There’s a very good new book out written by Camelia Elias, a professional tarot reader and professor of American Studies who lives in Denmark. It’s called Marseille Tarot: Towards the Art of Reading, published by EyeCorner Press and available through Amazon. There are seven sections: A Question for a Story, The Trumps, The Court Cards and the Suits, The Reading, The Diviner, Carolus Zoya’s Time, and References. It’s illustrated with a one-of-a-kind deck, the Carolus Zoya version of the Tarot de Marseille, ca. 1790 – 1800, from the collection of K. Frank Jensen.
“A Question for a Story” opens with a full-on reading for a woman who sees the reader using her/his cards in a café. We’re immediately drawn into the wonder of what can happen as a tarot session unfolds. Camelia Elias’s attitude in this chapter is a gust of fresh air, remaining open to both the counselling and fortune-telling schools of card consulting, not picking sides. She reminds us that when we read cards we are creating stories based on a dynamic sense of looking at what’s right in front of us. Another gorgeous idea in this chapter is that “The suggestions from the cards don’t always follow the rules of society, and that is a good thing…The cards ring the bell of poetic alternatives.” Liberating!
“The Trumps” is the longest section because the author devotes an average of three pages to each of the 22 major cards. For every one, there is a picture, a succinct reflection based upon the card’s description, some possible keywords, the function of each trump character, health indicators (for health-related readings), and public roles or professions that can be indicated by the card when paired with another. Elias also provides real-life sample readings in which each card played a part, breathing life into the pasteboards and already giving us a glimpse into her mind as a practitioner of tarot. I like that she emphasises the urgency of asking a specific, open-ended question and paying heed to how each card’s figures embody a response to that question. It’s all very grounded.
“The Court Cards and the Suits” focuses, as one might expect, on the 56 non-trump cards. Elias writes that reading the suits relies on common sense — What is a stick for? How does one employ a cup? What were swords designed to be use for? How do people use coins? The qualities and characters of colours, the quantity of emblems on a card, and the natural progression of one state to another — tension and release, increase and decrease, and expansion and contraction — also come into play. The author relies on these logical components in addition to the oral tradition of meanings she calls the cunning folk tradition. I appreciate that Camelia Elias tells us that it pays to be consistent with whatever system or method we choose. This chapter’s wisdom also includes going with tradition without necessarily buying the whole package and to treat the cards like a language rather than like a symbol.
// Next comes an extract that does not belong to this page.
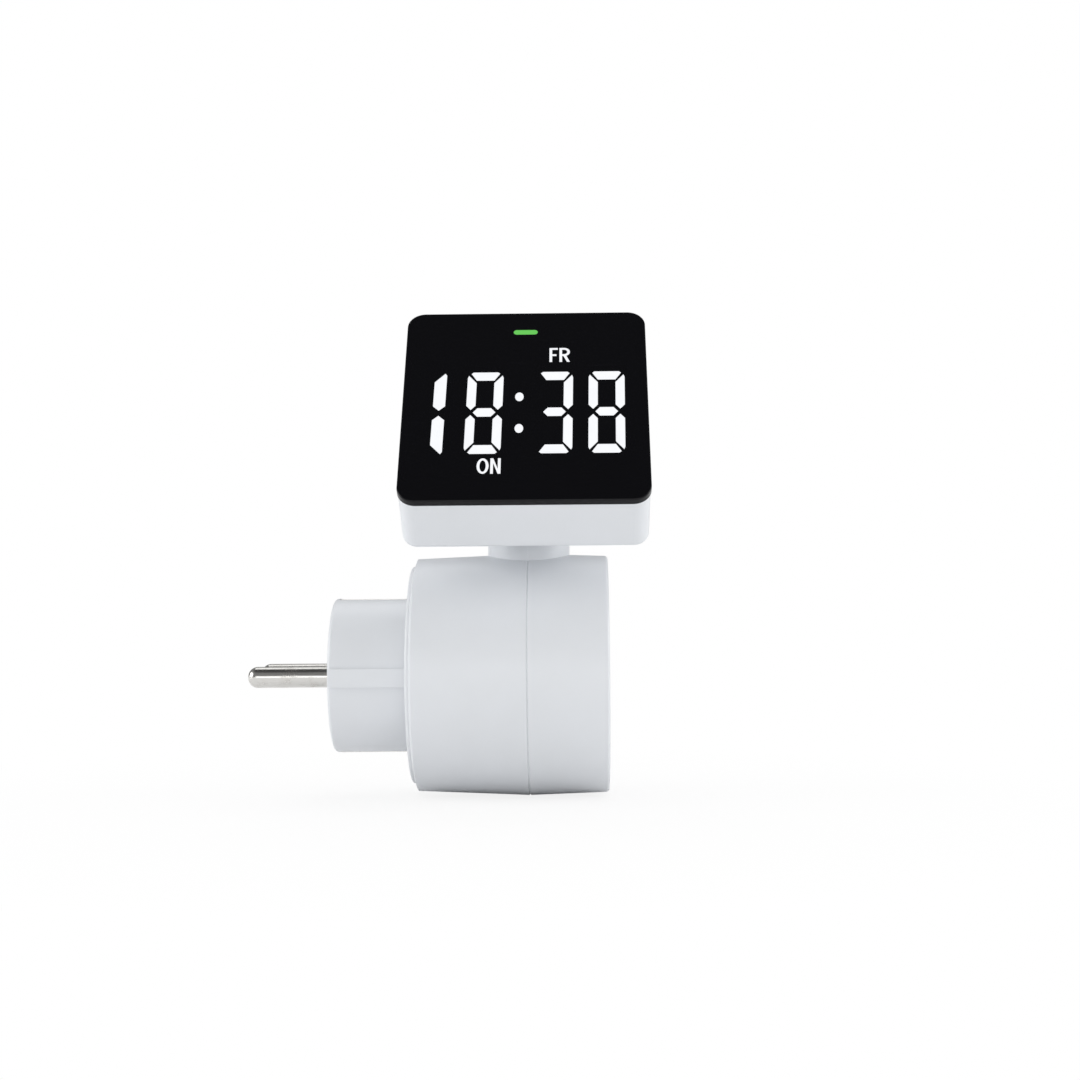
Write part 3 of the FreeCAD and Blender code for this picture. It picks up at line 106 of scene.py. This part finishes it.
def open_group(name, inputs, outputs):
    """A node group with its inputs {name: value} and its outputs (name, ...), all plain numbers."""
    group = bpy.data.node_groups.new(name, "ShaderNodeTree")
    for label, value in inputs.items():
        socket = group.interface.new_socket(name=label, in_out="INPUT", socket_type="NodeSocketFloat")
        socket.default_value = value
    for label in outputs:
        group.interface.new_socket(name=label, in_out="OUTPUT", socket_type="NodeSocketFloat")
    entry = put(group, "NodeGroupInput", (0, 0))
    leave = put(group, "NodeGroupOutput", (12, 0))
    return group, entry, leave


def maths(tree, operation, place, first, second, third=None):
    """Result of a Math node on numbers or outputs."""
    node = put(tree, "ShaderNodeMath", place, operation=operation)
    feed(tree, node.inputs[0], first)
    feed(tree, node.inputs[1], second)
    if third is not None:
        feed(tree, node.inputs[2], third)
    return node.outputs[0]


def spread(tree, place, value, low, high, to_low=0.0, to_high=1.0):
    """Map Range of a value, held within its ends."""
    node = put(tree, "ShaderNodeMapRange", place, clamp=True)
    ends = {"Value": value, "From Min": low, "From Max": high, "To Min": to_low, "To Max": to_high}
    for label, end in ends.items():
        feed(tree, node.inputs[label], end)
    return node.outputs["Result"]


def noise(tree, place, where, scale, detail, roughness=0.5):
    """Noise over places, with its scale in patches for each unit that they count in."""
    node = put(tree, "ShaderNodeTexNoise", place, Detail=detail, Roughness=roughness)
    feed(tree, node.inputs["Vector"], where)
    feed(tree, node.inputs["Scale"], scale)
    return node.outputs["Fac"]


def on_piece(tree, place):
    """Places in the piece's own frame, in metres."""
    return put(tree, "ShaderNodeTexCoord", place).outputs["Object"]


def axes(tree, place, vector):
    """Outputs X, Y and Z of a vector."""
    node = put(tree, "ShaderNodeSeparateXYZ", place)
    feed(tree, node.inputs["Vector"], vector)
    return node.outputs


def rebuilt(tree, place, **parts):
    """A vector from single axes. An axis that isn't given stays 0."""
    node = put(tree, "ShaderNodeCombineXYZ", place)
    for axis, value in parts.items():
        feed(tree, node.inputs[axis], value)
    return node.outputs["Vector"]


def stretched(tree, place, where, scale, turn=(0.0, 0.0, 0.0)):
    """Places scaled and turned, so that a pattern on them runs long one way."""
    node = put(tree, "ShaderNodeMapping", place, Rotation=turn, Scale=scale)
    feed(tree, node.inputs["Vector"], where)
    return node.outputs["Vector"]


def blend_colour(tree, place, mask, under, over):
    """Colour mix by a mask. Under and over are colours or outputs."""
    node = put(tree, "ShaderNodeMix", place, data_type="RGBA")
    feed(tree, node.inputs["Factor"], mask)
    feed(tree, node.inputs[COLOUR_A], under)
    feed(tree, node.inputs[COLOUR_B], over)
    return node.outputs[COLOUR_RESULT]


def blend_number(tree, place, mask, under, over):
    """Mix of two numbers by a mask."""
    node = put(tree, "ShaderNodeMix", place, data_type="FLOAT")
    feed(tree, node.inputs["Factor"], mask)
    feed(tree, node.inputs["A"], under)
    feed(tree, node.inputs["B"], over)
    return node.outputs["Result"]


def between(tree, place, mask, low, high):
    """Low where a mask is off, and high where it is on."""
    return spread(tree, place, mask, 0.0, 1.0, low, high)


def weakened(tree, place, mask, share):
    """A mask at a share of its strength."""
    return maths(tree, "MULTIPLY", place, mask, share)


def shifted(tree, place, value, mask, amount):
    """A value raised by an amount, or lowered where that is negative, as far as a mask is on."""
    return maths(tree, "MULTIPLY_ADD", place, mask, amount, value)


# Shared effects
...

In “The Reading’, we see four ways to lay out and read the tarot: the French Cross, Cards In a Line, Cards In a Line Plus Do and Don’t Do, and an elegant 13-card pattern called The Council. We’re instructed to always begin and end with the subject, to not get sidetracked, and to weave a chronological narrative that makes sense as we let the cards’ images, anchored by the question, unfold poetically. The facility with which the author performs a reading is evident here. “The Reading” is also the chapter in which we read about why we really want to read the tarot and/or have it read for us: to breathe and live freedom, to gain alternative windows into our possibilities, and because humans like to gamble (!). No matter how we lay out the cards, Elias advises us to “read the cards and think ‘life’.”
“The Diviner” takes us into Camelia Elias’s mind, offering us her views on the functions of reading cards and a series of helpful guidelines about how to do so as clearly and effectively as possible. We are counselled to stay close to the question and the cards rather than the person, not fall for a subject’s praise or criticism, be truthful, and not negotiate “meaning”. The reader is prompted to be clear, curious, and humble in order to get to the core of what querents need to know to help them “rise above the ‘impossible’.” In this chapter, I really felt the author’s ardent passion for reading cards.
“Carolus Zoya’s Time” is a poem based on three cards — Empress, Sun, and Stars — from the deck with which the book is illustrated. Upon reading it, I perceived a sense of purpose that bridges the centuries. Beautiful.
“References” is a comprehensive list of books, articles, and online resources including Camelia Elias’s own inspiring Taroflexions blog. From this inventory, you will find enough material to keep you happily reading for a very long time.
I appreciate the directness, clarity, and certainty of purpose expressed in Marseille Tarot: Towards the Art of Reading. These qualities renew my hope that there is more to be said and carried out in this enjoyable and noble profession.